En réalité, ce n’est pas la première fois qu’une réunion de médiums se tient dans le cadre d’une disparition d’enfant. Bien avant l’arrivée de TikTok, les voyants et autres métiers pas toujours appréciés du grand public se sont rejoints sur les plateformes pour échanger sur leurs visions ou leurs intuitions. En 2017, la disparition de la petite Maëlys à Pont-de-Beauvoisin (Isère) avait entraîné la création d’un groupe d’une vingtaine de médiums sur Facebook. Mais du côté des enquêteurs, le manque de crédibilité des informations persiste. « A ce que je sache, ils n’ont jamais résolu aucune affaire en France », avait assuré auprès de 20 Minutes l’avocate et porte-parole de l’association « Estelle Mouzin », Corinne Herrmann.

Toutefois la réglementation de TikTok facilite les choses pour ces mediums-apprentis enquêteurs. « Sur le réseau social, il n’y a pas de restriction particulière sur les lives.

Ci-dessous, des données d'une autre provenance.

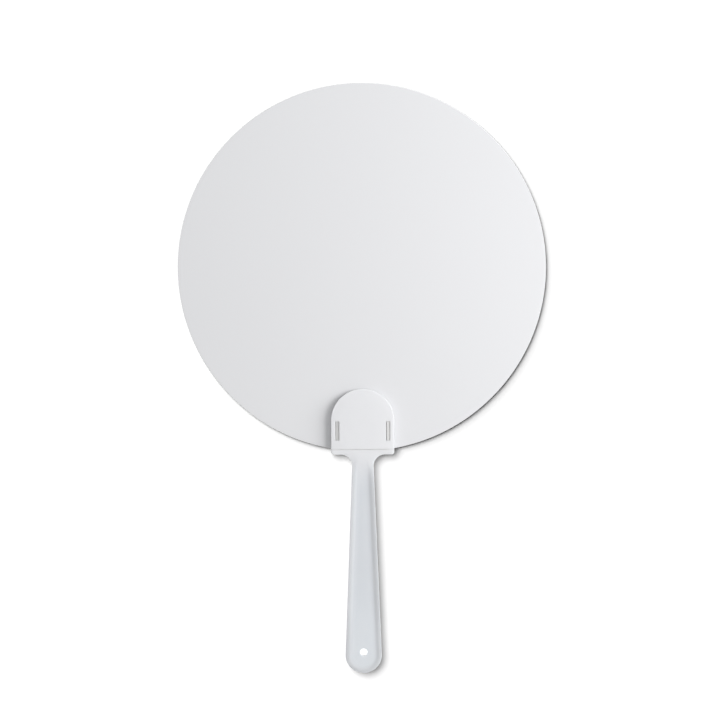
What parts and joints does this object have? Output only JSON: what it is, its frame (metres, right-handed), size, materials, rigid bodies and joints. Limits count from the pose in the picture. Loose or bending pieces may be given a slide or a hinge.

Au contraire. L’idée, c’est d’engager un maximum », souligne Amélie Ebongué, spécialiste du réseau social et autrice de Génération TikTok, aux éditions Dunod. Dans cette affaire, c’est surtout la question de la monétisation qui dérange car il est fort à parier que ces lives avaient un but financier. « Sur TikTok, c’est l’utilisateur qui contribue à enrichir le créateur de contenus, celui qui fait le live ou les storys. C’est une forme pour lui de monétisation massive pour lui », avance Amélie Ebongué. Mais alors qu’en est-il de la modération ? Victime de son succès, le réseau social désormais n° 1 n’arrive plus à filtrer entièrement le « volume de contenus stratosphérique ». « Mais qui dit volume de contenus, ne dit pas forcément qualité », conclut Amélie Ebongué.